*RECORDS FOR PROCESSING*.
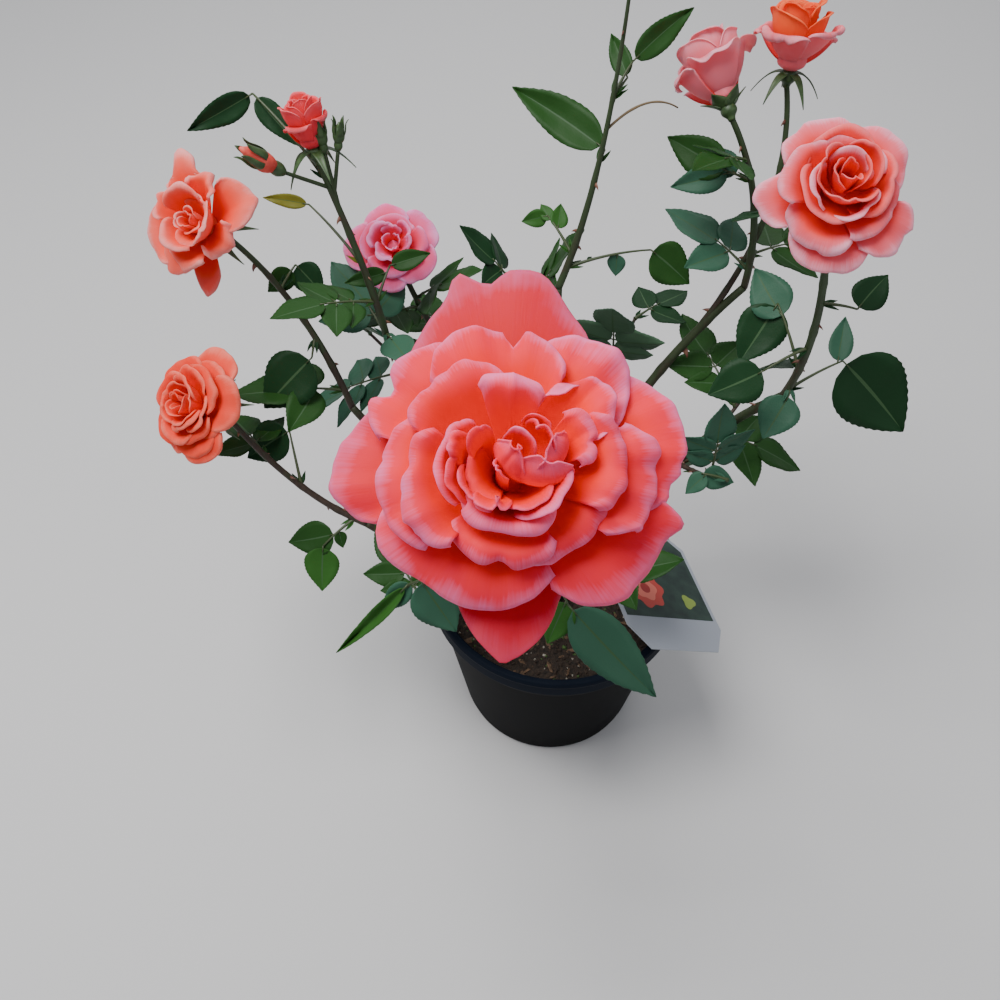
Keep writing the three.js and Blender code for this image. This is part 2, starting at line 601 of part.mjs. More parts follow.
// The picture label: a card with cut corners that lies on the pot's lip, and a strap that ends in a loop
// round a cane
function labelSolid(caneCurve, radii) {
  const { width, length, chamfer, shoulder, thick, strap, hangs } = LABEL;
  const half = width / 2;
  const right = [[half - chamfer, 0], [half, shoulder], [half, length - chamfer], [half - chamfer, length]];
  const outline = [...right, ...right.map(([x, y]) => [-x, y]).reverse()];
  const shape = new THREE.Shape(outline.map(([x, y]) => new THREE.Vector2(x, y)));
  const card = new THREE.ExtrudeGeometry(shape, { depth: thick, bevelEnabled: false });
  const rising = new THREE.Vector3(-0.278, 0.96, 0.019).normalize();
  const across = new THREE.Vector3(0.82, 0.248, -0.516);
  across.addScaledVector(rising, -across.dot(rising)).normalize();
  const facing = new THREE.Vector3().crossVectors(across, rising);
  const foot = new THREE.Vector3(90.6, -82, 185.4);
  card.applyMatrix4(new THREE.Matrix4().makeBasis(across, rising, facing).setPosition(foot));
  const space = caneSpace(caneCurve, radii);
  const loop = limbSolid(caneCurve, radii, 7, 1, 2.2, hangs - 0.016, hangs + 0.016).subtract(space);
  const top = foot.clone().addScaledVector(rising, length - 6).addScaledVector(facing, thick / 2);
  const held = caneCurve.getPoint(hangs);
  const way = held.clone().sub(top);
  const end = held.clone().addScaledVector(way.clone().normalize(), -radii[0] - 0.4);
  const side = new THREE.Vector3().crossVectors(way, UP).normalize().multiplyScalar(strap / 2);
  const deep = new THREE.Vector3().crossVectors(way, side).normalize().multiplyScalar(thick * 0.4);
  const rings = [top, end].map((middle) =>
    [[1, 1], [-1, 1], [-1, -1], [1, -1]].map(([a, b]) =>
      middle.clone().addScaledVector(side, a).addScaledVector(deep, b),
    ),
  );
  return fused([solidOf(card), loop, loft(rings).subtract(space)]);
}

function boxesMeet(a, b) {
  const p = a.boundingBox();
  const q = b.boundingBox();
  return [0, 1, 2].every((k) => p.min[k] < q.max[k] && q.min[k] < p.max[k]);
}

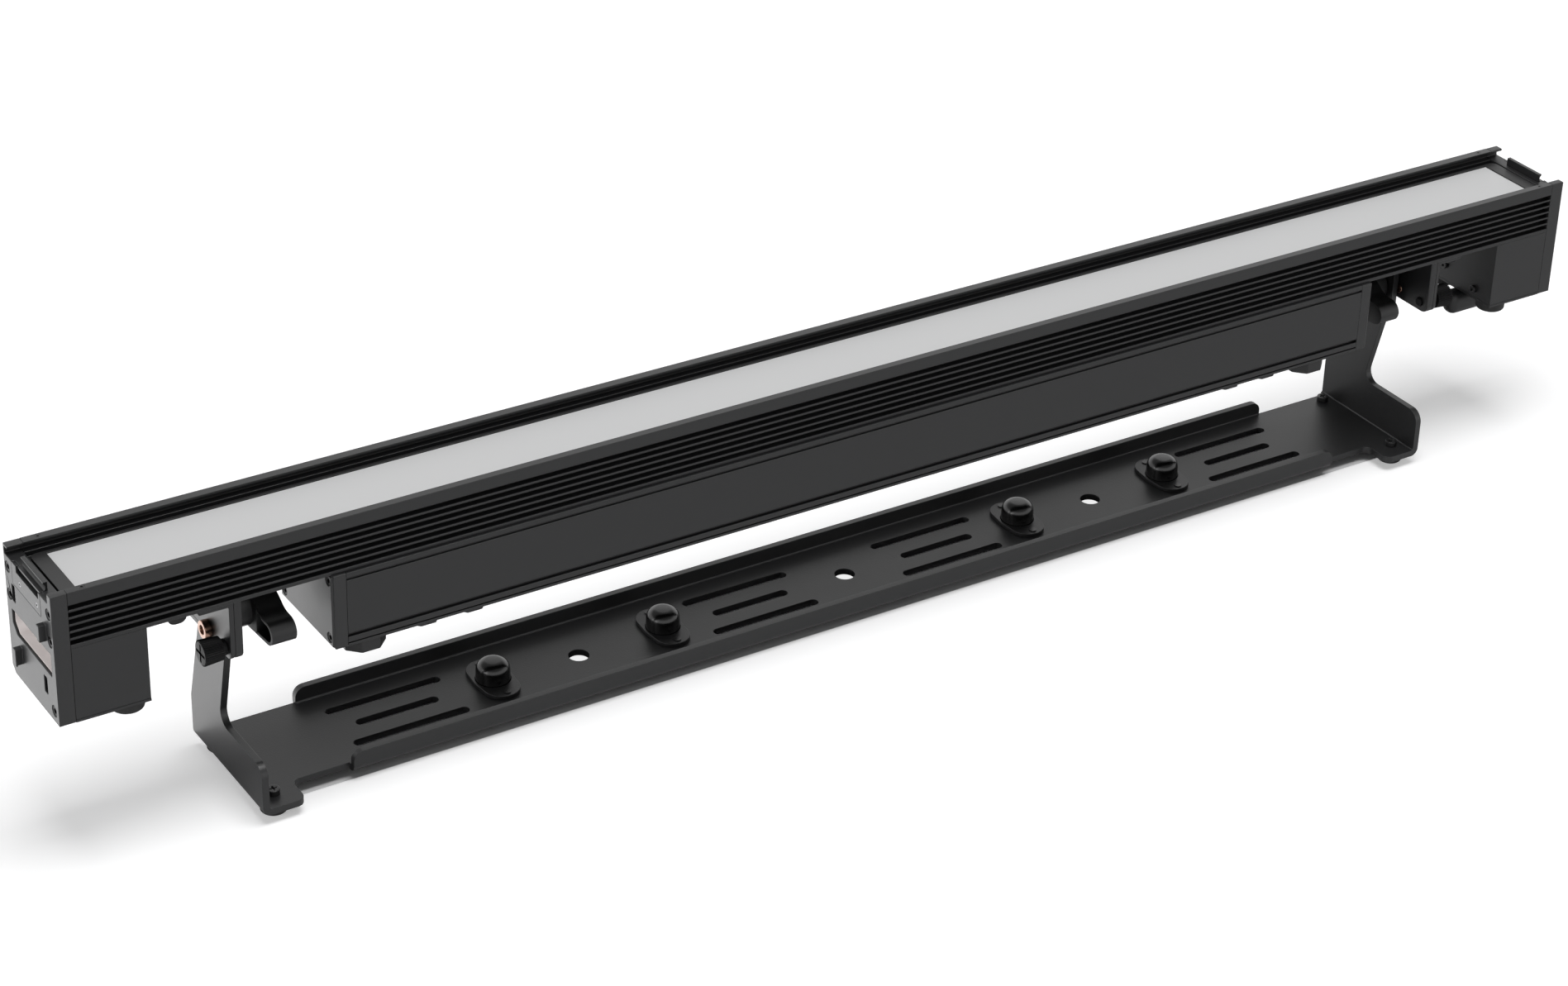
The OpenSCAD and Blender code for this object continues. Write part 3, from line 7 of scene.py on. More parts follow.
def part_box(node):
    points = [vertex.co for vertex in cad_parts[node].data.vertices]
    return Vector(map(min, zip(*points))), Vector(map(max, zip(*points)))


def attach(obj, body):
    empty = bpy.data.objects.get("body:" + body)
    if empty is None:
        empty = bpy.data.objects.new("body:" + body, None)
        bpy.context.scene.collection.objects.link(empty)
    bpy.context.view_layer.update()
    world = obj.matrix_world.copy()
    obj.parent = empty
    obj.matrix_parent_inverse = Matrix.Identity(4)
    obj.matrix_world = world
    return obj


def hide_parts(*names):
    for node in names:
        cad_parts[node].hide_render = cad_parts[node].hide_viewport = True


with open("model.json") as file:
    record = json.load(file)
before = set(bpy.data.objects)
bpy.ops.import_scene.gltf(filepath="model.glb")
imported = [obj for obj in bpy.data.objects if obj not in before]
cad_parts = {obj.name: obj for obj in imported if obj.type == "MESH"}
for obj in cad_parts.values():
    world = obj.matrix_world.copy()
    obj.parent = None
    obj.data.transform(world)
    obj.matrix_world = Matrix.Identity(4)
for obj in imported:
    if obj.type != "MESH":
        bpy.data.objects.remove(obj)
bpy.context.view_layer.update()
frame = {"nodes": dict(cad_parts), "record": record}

*WRITTEN PROBLEM*.
Your task is to print all of the records exactly.

*ANSWER TO THIS PROBLEM*.
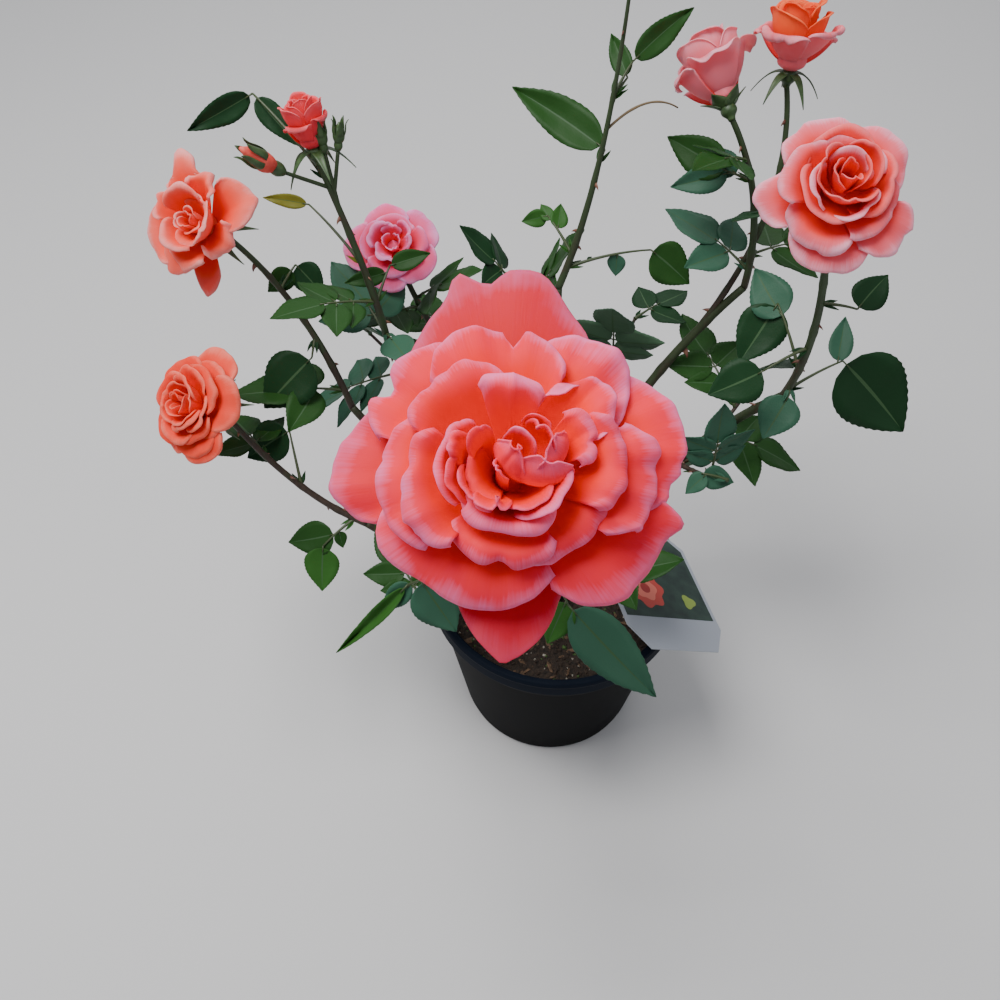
Keep writing the three.js and Blender code for this image. This is part 2, starting at line 601 of part.mjs. More parts follow.
// The picture label: a card with cut corners that lies on the pot's lip, and a strap that ends in a loop
// round a cane
function labelSolid(caneCurve, radii) {
  const { width, length, chamfer, shoulder, thick, strap, hangs } = LABEL;
  const half = width / 2;
  const right = [[half - chamfer, 0], [half, shoulder], [half, length - chamfer], [half - chamfer, length]];
  const outline = [...right, ...right.map(([x, y]) => [-x, y]).reverse()];
  const shape = new THREE.Shape(outline.map(([x, y]) => new THREE.Vector2(x, y)));
  const card = new THREE.ExtrudeGeometry(shape, { depth: thick, bevelEnabled: false });
  const rising = new THREE.Vector3(-0.278, 0.96, 0.019).normalize();
  const across = new THREE.Vector3(0.82, 0.248, -0.516);
  across.addScaledVector(rising, -across.dot(rising)).normalize();
  const facing = new THREE.Vector3().crossVectors(across, rising);
  const foot = new THREE.Vector3(90.6, -82, 185.4);
  card.applyMatrix4(new THREE.Matrix4().makeBasis(across, rising, facing).setPosition(foot));
  const space = caneSpace(caneCurve, radii);
  const loop = limbSolid(caneCurve, radii, 7, 1, 2.2, hangs - 0.016, hangs + 0.016).subtract(space);
  const top = foot.clone().addScaledVector(rising, length - 6).addScaledVector(facing, thick / 2);
  const held = caneCurve.getPoint(hangs);
  const way = held.clone().sub(top);
  const end = held.clone().addScaledVector(way.clone().normalize(), -radii[0] - 0.4);
  const side = new THREE.Vector3().crossVectors(way, UP).normalize().multiplyScalar(strap / 2);
  const deep = new THREE.Vector3().crossVectors(way, side).normalize().multiplyScalar(thick * 0.4);
  const rings = [top, end].map((middle) =>
    [[1, 1], [-1, 1], [-1, -1], [1, -1]].map(([a, b]) =>
      middle.clone().addScaledVector(side, a).addScaledVector(deep, b),
    ),
  );
  return fused([solidOf(card), loop, loft(rings).subtract(space)]);
}

function boxesMeet(a, b) {
  const p = a.boundingBox();
  const q = b.boundingBox();
  return [0, 1, 2].every((k) => p.min[k] < q.max[k] && q.min[k] < p.max[k]);
}

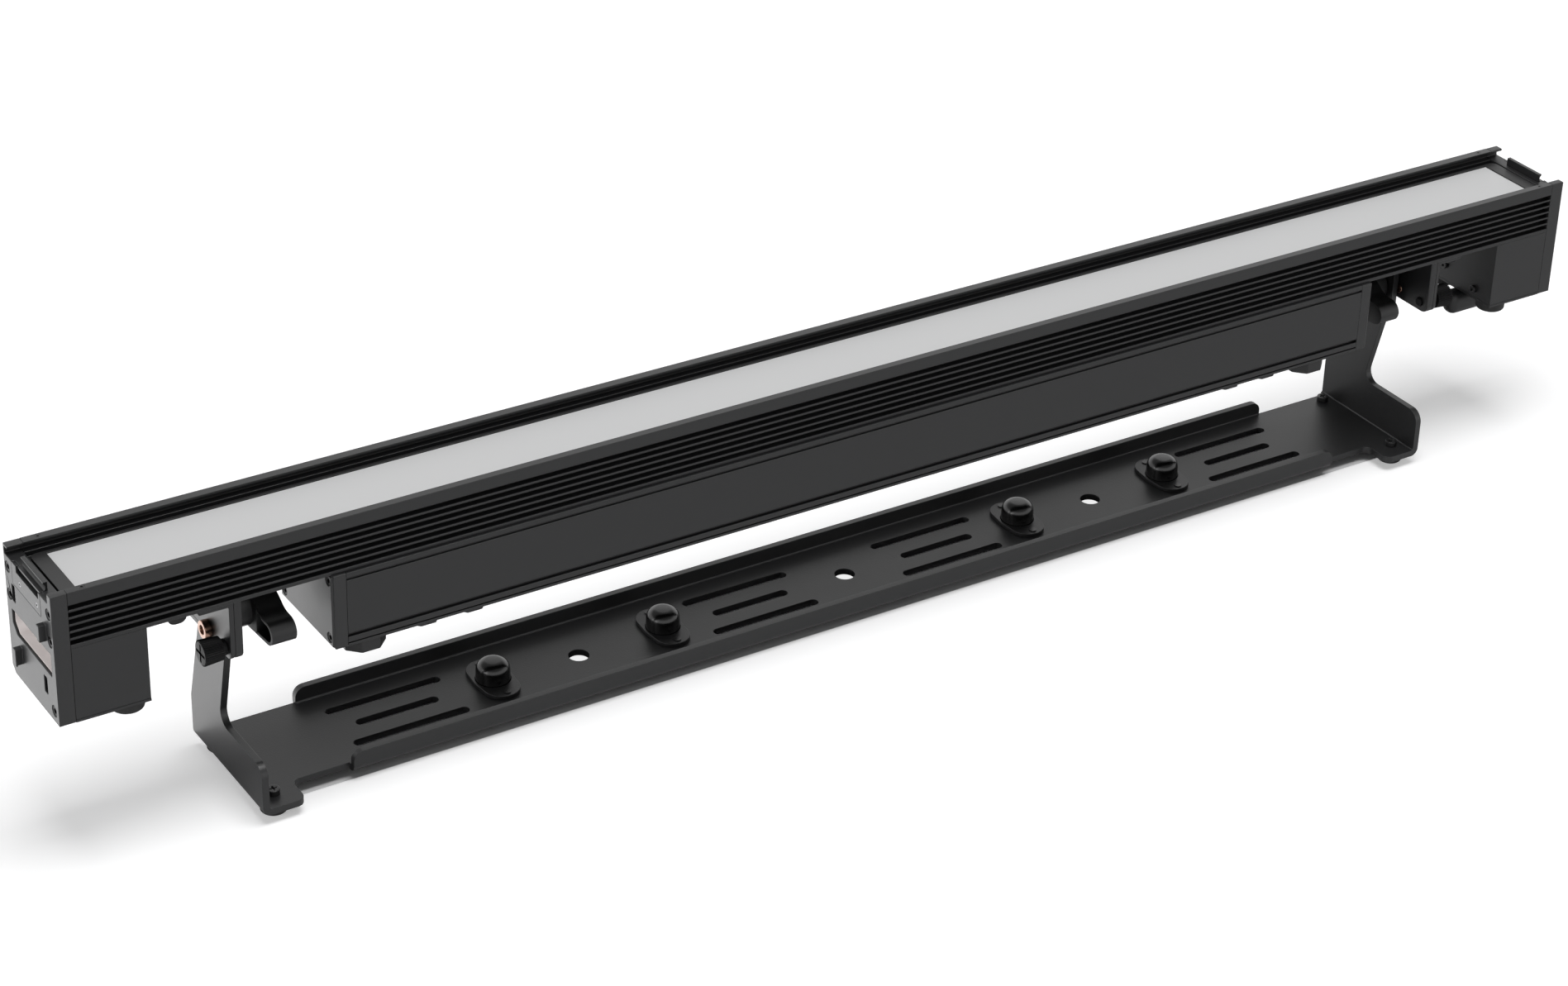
The OpenSCAD and Blender code for this object continues. Write part 3, from line 7 of scene.py on. More parts follow.
def part_box(node):
    points = [vertex.co for vertex in cad_parts[node].data.vertices]
    return Vector(map(min, zip(*points))), Vector(map(max, zip(*points)))


def attach(obj, body):
    empty = bpy.data.objects.get("body:" + body)
    if empty is None:
        empty = bpy.data.objects.new("body:" + body, None)
        bpy.context.scene.collection.objects.link(empty)
    bpy.context.view_layer.update()
    world = obj.matrix_world.copy()
    obj.parent = empty
    obj.matrix_parent_inverse = Matrix.Identity(4)
    obj.matrix_world = world
    return obj


def hide_parts(*names):
    for node in names:
        cad_parts[node].hide_render = cad_parts[node].hide_viewport = True


with open("model.json") as file:
    record = json.load(file)
before = set(bpy.data.objects)
bpy.ops.import_scene.gltf(filepath="model.glb")
imported = [obj for obj in bpy.data.objects if obj not in before]
cad_parts = {obj.name: obj for obj in imported if obj.type == "MESH"}
for obj in cad_parts.values():
    world = obj.matrix_world.copy()
    obj.parent = None
    obj.data.transform(world)
    obj.matrix_world = Matrix.Identity(4)
for obj in imported:
    if obj.type != "MESH":
        bpy.data.objects.remove(obj)
bpy.context.view_layer.update()
frame = {"nodes": dict(cad_parts), "record": record}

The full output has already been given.